Alat pembuat LRB disusun dari batang pipa besi 3/4 inci. Pada ujung bawah diberi mata bor tanah dengan lebar sesuai dengan diameter lubang yang diinginkan. Pada bagian atas dibuat pipa melintang untuk memudahkan pegangan ketika ingin memakainya.

”Tukang las besi di mana-mana bisa membuatnya,” kata Kamir, pria kelahiran Cirebon yang dikaruniai dua anak tersebut.

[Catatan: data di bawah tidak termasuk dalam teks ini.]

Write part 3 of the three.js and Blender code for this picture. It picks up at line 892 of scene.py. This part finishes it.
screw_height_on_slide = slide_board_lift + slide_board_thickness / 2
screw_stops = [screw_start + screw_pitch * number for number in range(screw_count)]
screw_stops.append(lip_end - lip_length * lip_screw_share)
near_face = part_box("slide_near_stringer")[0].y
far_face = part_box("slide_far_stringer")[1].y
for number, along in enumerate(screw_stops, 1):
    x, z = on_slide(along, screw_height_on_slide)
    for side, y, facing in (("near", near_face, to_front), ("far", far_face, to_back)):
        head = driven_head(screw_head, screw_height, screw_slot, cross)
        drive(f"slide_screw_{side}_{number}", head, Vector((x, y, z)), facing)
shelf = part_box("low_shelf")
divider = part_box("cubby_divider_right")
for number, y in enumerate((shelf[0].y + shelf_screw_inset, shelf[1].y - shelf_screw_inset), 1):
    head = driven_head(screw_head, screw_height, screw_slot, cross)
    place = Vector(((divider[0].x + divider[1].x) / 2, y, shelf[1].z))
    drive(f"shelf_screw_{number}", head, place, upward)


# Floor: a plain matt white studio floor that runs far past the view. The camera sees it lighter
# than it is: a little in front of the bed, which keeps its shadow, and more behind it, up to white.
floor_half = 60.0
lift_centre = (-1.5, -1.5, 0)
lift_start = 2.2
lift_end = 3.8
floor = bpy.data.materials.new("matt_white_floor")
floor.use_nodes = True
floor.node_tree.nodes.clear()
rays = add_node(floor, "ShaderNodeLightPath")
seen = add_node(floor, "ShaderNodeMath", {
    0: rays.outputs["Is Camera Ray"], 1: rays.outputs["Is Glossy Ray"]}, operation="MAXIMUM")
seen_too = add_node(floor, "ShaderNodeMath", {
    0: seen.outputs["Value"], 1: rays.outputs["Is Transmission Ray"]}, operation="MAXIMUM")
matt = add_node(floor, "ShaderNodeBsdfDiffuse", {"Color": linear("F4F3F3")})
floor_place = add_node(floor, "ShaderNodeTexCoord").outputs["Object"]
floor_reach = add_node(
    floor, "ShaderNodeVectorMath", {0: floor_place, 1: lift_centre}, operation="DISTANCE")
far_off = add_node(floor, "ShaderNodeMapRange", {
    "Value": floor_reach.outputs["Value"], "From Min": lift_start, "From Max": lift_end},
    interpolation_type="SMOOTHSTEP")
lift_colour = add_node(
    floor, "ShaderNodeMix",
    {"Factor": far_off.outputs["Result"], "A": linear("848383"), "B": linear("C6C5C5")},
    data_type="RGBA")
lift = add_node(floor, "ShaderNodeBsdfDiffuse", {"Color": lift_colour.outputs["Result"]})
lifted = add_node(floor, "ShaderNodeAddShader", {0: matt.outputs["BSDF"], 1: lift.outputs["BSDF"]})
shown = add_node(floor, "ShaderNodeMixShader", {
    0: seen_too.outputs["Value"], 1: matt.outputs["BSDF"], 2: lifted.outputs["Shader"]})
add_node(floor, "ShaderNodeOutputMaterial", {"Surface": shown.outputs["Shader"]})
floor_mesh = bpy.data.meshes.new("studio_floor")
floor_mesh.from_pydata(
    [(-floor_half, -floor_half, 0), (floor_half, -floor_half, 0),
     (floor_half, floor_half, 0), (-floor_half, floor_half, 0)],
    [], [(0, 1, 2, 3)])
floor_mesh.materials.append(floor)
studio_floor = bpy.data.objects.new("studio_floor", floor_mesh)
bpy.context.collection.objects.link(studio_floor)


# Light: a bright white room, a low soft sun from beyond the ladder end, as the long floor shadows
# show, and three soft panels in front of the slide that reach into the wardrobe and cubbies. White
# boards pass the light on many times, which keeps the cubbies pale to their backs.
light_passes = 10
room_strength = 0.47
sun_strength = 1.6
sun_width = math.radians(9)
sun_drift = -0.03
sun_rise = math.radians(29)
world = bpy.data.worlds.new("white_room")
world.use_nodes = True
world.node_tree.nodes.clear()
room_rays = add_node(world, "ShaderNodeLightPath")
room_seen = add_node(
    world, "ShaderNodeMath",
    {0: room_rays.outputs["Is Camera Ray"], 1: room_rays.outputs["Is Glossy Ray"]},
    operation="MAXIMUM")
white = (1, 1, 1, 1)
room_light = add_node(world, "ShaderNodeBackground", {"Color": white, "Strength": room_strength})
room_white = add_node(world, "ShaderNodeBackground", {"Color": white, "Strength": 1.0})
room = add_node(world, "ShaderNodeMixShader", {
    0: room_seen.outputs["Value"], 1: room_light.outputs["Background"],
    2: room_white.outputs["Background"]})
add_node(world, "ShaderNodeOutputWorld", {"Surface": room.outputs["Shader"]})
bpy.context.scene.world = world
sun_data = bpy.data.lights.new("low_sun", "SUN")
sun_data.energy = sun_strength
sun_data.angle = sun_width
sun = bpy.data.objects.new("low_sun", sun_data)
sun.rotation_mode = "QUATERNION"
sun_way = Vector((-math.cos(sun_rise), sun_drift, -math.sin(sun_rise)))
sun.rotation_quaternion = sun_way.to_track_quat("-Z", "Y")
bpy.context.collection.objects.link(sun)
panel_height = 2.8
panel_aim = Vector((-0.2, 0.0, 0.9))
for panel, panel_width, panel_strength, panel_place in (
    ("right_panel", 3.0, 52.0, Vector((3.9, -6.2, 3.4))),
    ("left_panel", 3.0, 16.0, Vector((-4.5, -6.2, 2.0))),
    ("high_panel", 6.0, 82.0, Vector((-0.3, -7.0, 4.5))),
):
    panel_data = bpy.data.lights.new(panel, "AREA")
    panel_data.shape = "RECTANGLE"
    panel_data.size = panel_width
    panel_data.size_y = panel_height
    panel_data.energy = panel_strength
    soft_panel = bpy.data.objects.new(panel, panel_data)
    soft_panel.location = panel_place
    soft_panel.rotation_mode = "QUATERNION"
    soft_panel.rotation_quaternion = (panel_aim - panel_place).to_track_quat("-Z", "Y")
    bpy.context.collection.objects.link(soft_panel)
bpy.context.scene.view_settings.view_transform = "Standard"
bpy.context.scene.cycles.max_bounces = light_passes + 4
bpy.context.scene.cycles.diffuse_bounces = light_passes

Kerendahan hati juga mencuat pada sosok Kamir. Ia tak ingin mematenkan alat pembuat LRB meski alat tersebut ditemukannya sejak tahun 1976. Akhir-akhir ini pihak instansi IPB-lah yang ingin mengajukan paten tersebut.

Menurut Kamir, paten itu bermanfaat bagi IPB sekadar untuk mengingatkan asal-muasal LRB. Kelak akan memudahkan penelusuran metodologinya dalam kerangka teknologi untuk kelestarian lingkungan.

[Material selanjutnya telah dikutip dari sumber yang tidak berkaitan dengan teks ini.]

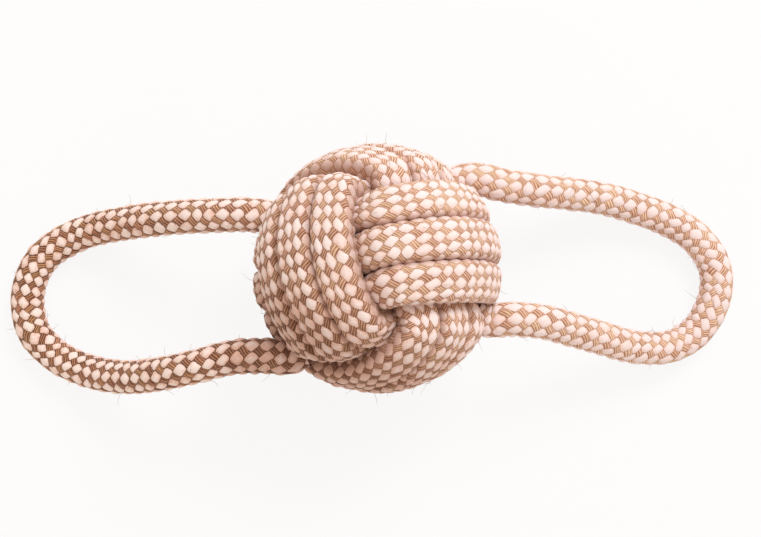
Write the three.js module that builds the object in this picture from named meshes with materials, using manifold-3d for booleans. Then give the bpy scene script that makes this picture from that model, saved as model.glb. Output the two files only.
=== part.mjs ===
// Rope dog toy: one thick braided rope knotted into a ball of three interlocked coils, with a loop
// of the same rope left out on each side as a handle. Millimetres, +Z up, the long side along X.
// The toy lies on its ball and on both loops, so all of them are pressed a little flat underneath.
import Module from 'manifold-3d';
import * as THREE from 'three';
import { mergeVertices } from 'three/addons/utils/BufferGeometryUtils.js';

// The rope, where it is free, where it is pressed flat on the outside of the ball, and where it is
// squeezed under its neighbours.
const ropeDiameter = 12;
const faceRopeWidth = 13.45;
const faceRopeThickness = 9.8;
const tuckedRopeWidth = 10.8;
const tuckedRopeThickness = 9.95;

// The ball, and the room left between its ropes.
const knotRadius = 45.3;
const turnsPerCoil = 3;
const turnClearance = 0.95;
const layerClearance = 0.5;
const climbClearance = 1.3;
const floorFlat = 1.5;
const knotAside = 2.1;
const knotAhead = 1;
const knotYaw = 5;
const knotTilt = -9.8;
const knotRoll = 11;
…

Padahal, pada masa awal dia memulai menerapkan LRB banyak orang yang tak menanggapinya dengan serius. Mereka justru menganggap LRB terlalu sederhana, relatif bisa dilakukan semua orang.

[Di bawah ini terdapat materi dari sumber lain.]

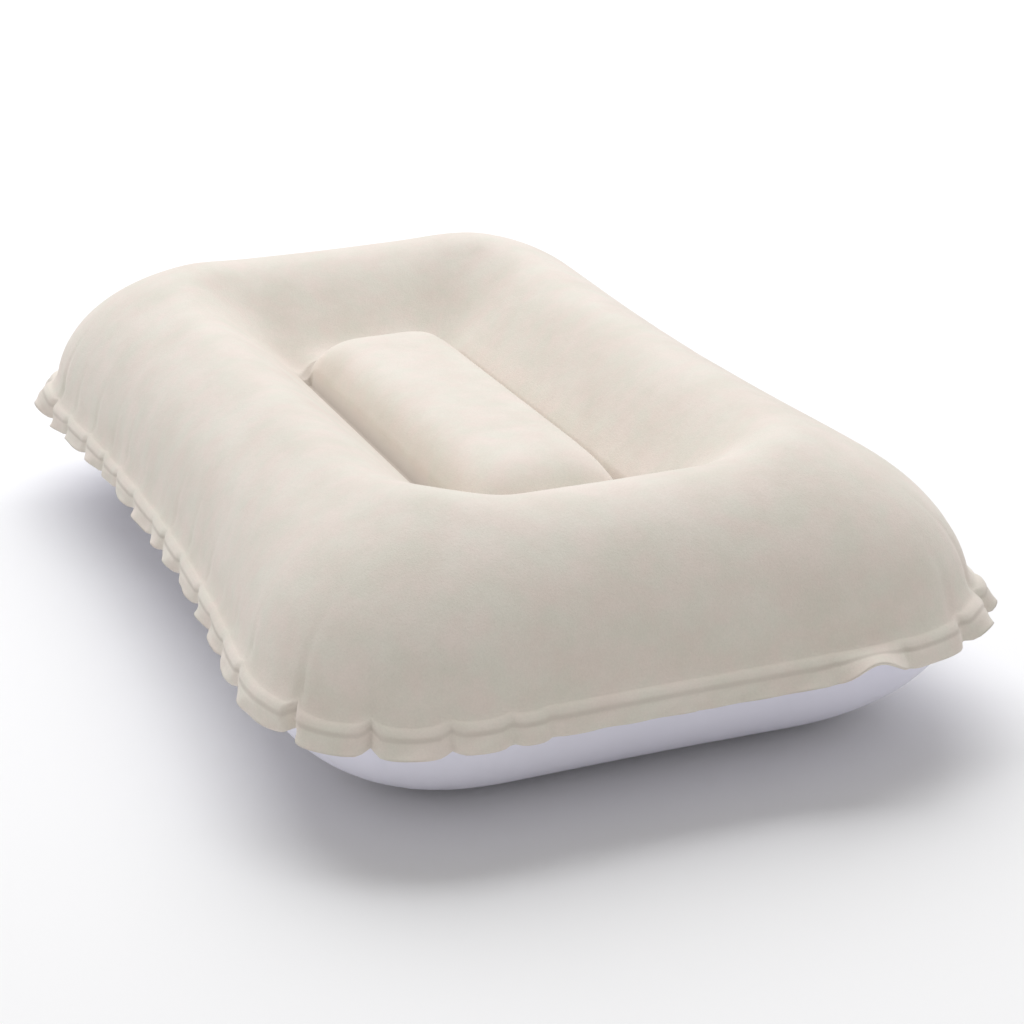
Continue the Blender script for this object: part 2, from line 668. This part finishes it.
bottom_vertices, bottom_faces = subdivided(bottom_blown, [f[::-1] for f in plan_faces], SMOOTH_LEVELS)
bottom_vertices = crease(settle(bottom_vertices), False)
bottom_vertices, bottom_faces = add_flange(bottom_vertices, bottom_faces, False)
bottom_vertices, bottom_faces = valve_hole(bottom_vertices, bottom_faces)
bottom_sheet = make_object("smooth_bottom_sheet", bottom_vertices, bottom_faces)

for sheet, node, slot in (
    (top_sheet, "top_sheet", "flocked_sheet"),
    (bottom_sheet, "bottom_sheet", "smooth_sheet"),
):
    sheet.data.shade_smooth()
    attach(sheet, "pillow")
    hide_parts(node)


# ------------------------------------------------------------------ the beams
BEAM_THICK, BEAM_TAB = 0.0005, 0.009
BEAM_INSET = 0.0045             # they stay this far inside the sheets, clear of the channels
BEAM_STEPS = 60


def beam(side):
    """An upright strip between the sheets, with its long edges turned over as weld tabs."""
    y = side * BEAM_GAP / 2
    section = []
    for depth in (0, BEAM_THICK):
        inner_y = y - side * (BEAM_THICK / 2 - depth)
        tab_y = y + side * BEAM_TAB
        upper = [(tab_y, True, depth), (inner_y, True, depth)]
        lower = [(inner_y, False, depth), (tab_y, False, depth)]
        section.append(upper + lower)
    ring = section[0] + section[1][::-1]
    xs = np.linspace(-BEAM_LENGTH / 2, BEAM_LENGTH / 2, BEAM_STEPS + 1)
    vertices = []
    for x in xs:
        for across, top, depth in ring:
            level = float(surface_z(np.array([x]), np.array([across]), top)[0])
            inward = BEAM_INSET + depth
            vertices.append((x, across, level - inward if top else level + inward))
    count = len(ring)
    faces = []
    for k in range(BEAM_STEPS):
        for j in range(count):
            after = (j + 1) % count
            faces.append((k * count + j, k * count + after, (k + 1) * count + after, (k + 1) * count + j))
    for first in (0, BEAM_STEPS * count):
        for j in range(3):
            faces.append((first + j, first + j + 1, first + count - 2 - j, first + count - 1 - j))
    return vertices, faces


beams = []
for side, node in ((-1, "beam_left"), (1, "beam_right")):
    strip = make_object(f"{node}_strip", *beam(side))
    mesh = bmesh.new()
    mesh.from_mesh(strip.data)
    bmesh.ops.recalc_face_normals(mesh, faces=mesh.faces)
    mesh.to_mesh(strip.data)
    mesh.free()
    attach(strip, "pillow")
    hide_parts(node)
    beams.append(strip)


# ------------------------------------------------------------------ materials
class Nodes:
    """A short way to write a node material."""

    def __init__(self, name):
        self.material = bpy.data.materials.new(name)
        self.material.use_nodes = True
        self.tree = self.material.node_tree
        self.shader = self.tree.nodes["Principled BSDF"]
        self.place = self.add("ShaderNodeTexCoord").outputs["Object"]

    def add(self, kind, **values):
        node = self.tree.nodes.new(kind)
        for name, value in values.items():
            setattr(node, name, value)
        return node

    def link(self, source, target):
        self.tree.links.new(source, target)

    def noise(self, scale, detail, rough):
        node = self.add("ShaderNodeTexNoise")
        node.inputs["Scale"].default_value = scale
        node.inputs["Detail"].default_value = detail
        node.inputs["Roughness"].default_value = rough
        self.link(self.place, node.inputs["Vector"])
        return node.outputs["Fac"]

    def ramp(self, source, stops):
        node = self.add("ShaderNodeValToRGB")
        elements = node.color_ramp.elements
        while len(elements) < len(stops):
            elements.new(0.5)
        for element, (place, colour) in zip(elements, stops):
            element.position = place
            element.color = (*colour, 1)
        self.link(source, node.inputs["Fac"])
        return node.outputs["Color"]

    def mix(self, share, first, second, kind="MIX"):
        node = self.add("ShaderNodeMix", data_type="RGBA", blend_type=kind)
        for value, socket in ((share, node.inputs[0]), (first, node.inputs[6]), (second, node.inputs[7])):
            if isinstance(value, bpy.types.NodeSocket):
                self.link(value, socket)
            elif isinstance(value, (int, float)):
                socket.default_value = value
            else:
                socket.default_value = (*value, 1)
        return node.outputs[2]

    def bump(self, height, distance, strength, under=None):
        node = self.add("ShaderNodeBump")
        node.inputs["Distance"].default_value = distance
        node.inputs["Strength"].default_value = strength
        self.link(height, node.inputs["Height"])
        if under:
            self.link(under, node.inputs["Normal"])
        return node.outputs["Normal"]

    def set(self, **values):
        for name, value in values.items():
            self.shader.inputs[name.replace("_", " ")].default_value = value


def flock_material():
    """Short matte pile with a faint mottle, flattened and darker where it is pressed."""
    m = Nodes("flocked_vinyl")
    nap = m.ramp(m.noise(40, 5, 0.66), [(0.36, (0.80, 0.735, 0.665)), (0.64, (0.85, 0.785, 0.72))])
    tint = m.ramp(m.noise(95, 3, 0.55), [(0.35, (0.945, 0.985, 0.95)), (0.65, (1.0, 0.965, 0.955))])
    fibre = m.ramp(m.noise(1400, 2, 0.7), [(0.3, (0.93, 0.93, 0.93)), (0.7, (1.0, 1.0, 1.0))])
    colour = m.mix(0.8, nap, tint, "MULTIPLY")
    colour = m.mix(0.7, colour, fibre, "MULTIPLY")
    flattened = m.add("ShaderNodeAttribute", attribute_name="pressed").outputs["Fac"]
    m.link(m.mix(flattened, colour, (0.56, 0.50, 0.44)), m.shader.inputs["Base Color"])
    pile = m.bump(m.noise(1600, 3, 0.7), 0.0004, 0.3)
    m.link(m.bump(m.noise(150, 4, 0.62), 0.0007, 0.22, pile), m.shader.inputs["Normal"])
    m.set(Roughness=0.95, Sheen_Weight=0.25, Sheen_Roughness=0.5, Sheen_Tint=(1, 0.98, 0.96, 1))
    m.set(Specular_IOR_Level=0.2)
    return m.material


def vinyl_material(name, dark, light, wave_size):
    """Smooth calendered or moulded vinyl: a little cloudy, with faint ripples."""
    m = Nodes(name)
    m.link(m.ramp(m.noise(14, 2, 0.5), [(0.35, dark), (0.65, light)]), m.shader.inputs["Base Color"])
    rough = m.add("ShaderNodeMapRange")
    m.link(m.noise(90, 3, 0.6), rough.inputs["Value"])
    rough.inputs["To Min"].default_value = 0.26
    rough.inputs["To Max"].default_value = 0.42
    m.link(rough.outputs["Result"], m.shader.inputs["Roughness"])
    wave = m.bump(m.noise(wave_size, 2, 0.5), 0.0012, 0.3)
    m.link(m.bump(m.noise(900, 2, 0.5), 0.0002, 0.12, wave), m.shader.inputs["Normal"])
    m.set(Specular_IOR_Level=0.5)
    return m.material


def matte_material(name, dark, light):
    """Matte vinyl sheet with a fine emboss."""
    m = Nodes(name)
    m.link(m.ramp(m.noise(60, 2, 0.5), [(0.35, dark), (0.65, light)]), m.shader.inputs["Base Color"])
    m.link(m.bump(m.noise(1200, 2, 0.5), 0.0002, 0.2), m.shader.inputs["Normal"])
    m.set(Roughness=0.6)
    return m.material


top_sheet.data.materials.append(flock_material())
bottom_sheet.data.materials.append(
    vinyl_material("smooth_vinyl", (0.84, 0.83, 0.94), (0.89, 0.88, 0.98), 20)
)
CAD_MATERIALS = {
    vinyl_material("valve_vinyl", (0.60, 0.61, 0.66), (0.66, 0.67, 0.72), 60): (
        "valve_base", "valve_stem", "stopper", "stopper_strap",
    ),
    matte_material("flap_vinyl", (0.50, 0.51, 0.56), (0.56, 0.57, 0.62)): ("check_flap",),
}
beam_vinyl = matte_material("beam_vinyl", (0.66, 0.66, 0.70), (0.72, 0.72, 0.76))
for strip in beams:
    strip.data.materials.append(beam_vinyl)
for material, nodes in CAD_MATERIALS.items():
    for node in nodes:
        for place in frame["nodes"][node].material_slots:
            place.material = material

# ------------------------------------------------------------------ floor and light
def flat_material(name, colour, rough):
    m = Nodes(name)
    m.set(Base_Color=(*colour, 1), Roughness=rough)
    return m.material


FLOOR = 6
floor_corners = [(-FLOOR, -FLOOR, 0), (FLOOR, -FLOOR, 0), (FLOOR, FLOOR, 0), (-FLOOR, FLOOR, 0)]
floor = make_object("floor", floor_corners, [(0, 1, 2, 3)])
floor.data.materials.append(flat_material("pale_floor", (0.9, 0.9, 0.9), 0.9))


def area_light(name, place, target, size, power, colour):
    data = bpy.data.lights.new(name, "AREA")
    data.shape = "SQUARE"
    data.size = size
    data.energy = power
    data.color = colour
    light = bpy.data.objects.new(name, data)
    light.location = place
    light.rotation_euler = (Vector(target) - Vector(place)).to_track_quat("-Z", "Y").to_euler()
    bpy.context.scene.collection.objects.link(light)


area_light(
    "key", place=(-1.35, 0.35, 2.15), target=(0, 0, 0.05), size=3.0, power=74,
    colour=(0.99, 1.0, 1.04),
)

world = bpy.data.worlds.new("studio")
world.use_nodes = True
world.node_tree.nodes["Background"].inputs["Color"].default_value = (1.0, 0.985, 0.955, 1)
world.node_tree.nodes["Background"].inputs["Strength"].default_value = 0.46
bpy.context.scene.world = world
bpy.context.scene.view_settings.view_transform = "Standard"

”Karena terlalu sederhana itu, orang mungkin jadi tidak percaya kalau LRB ada gunanya,” kata Kamir yang justru berusaha membuat alat sesederhana mungkin sehingga semua orang bisa menggunakannya.

Sosialisasi

Sejak banjir besar melanda Jakarta sekitar Februari 2007, dia makin getol menyosialisasikan LRB kepada masyarakat. Ia menyosialisasikan LRB mulai dari tingkat rukun tetangga (RT) sampai provinsi, seperti DKI Jakarta, dan beberapa universitas di Indonesia.

”Sosialisasi LRB sampai di tingkat RT sekaligus pertanggungjawaban moral seorang ilmuwan bagi masyarakat,” kata Kamir yang pada April 2007 mendapat penghargaan dari Wali Kota Bogor untuk LRB-nya itu.

LRB memperkecil ruang alasan bagi masyarakat untuk tidak mengambil peran bagi upaya pelestarian lingkungan, dengan cara meresapkan air bersih (air hujan) sebanyak-banyaknya ke dalam tanah. LRB dapat diaplikasikan pada lahan sempit dengan fleksibel sekalipun di lokasi yang secara ekstrem dibuat perkerasan 100 persen.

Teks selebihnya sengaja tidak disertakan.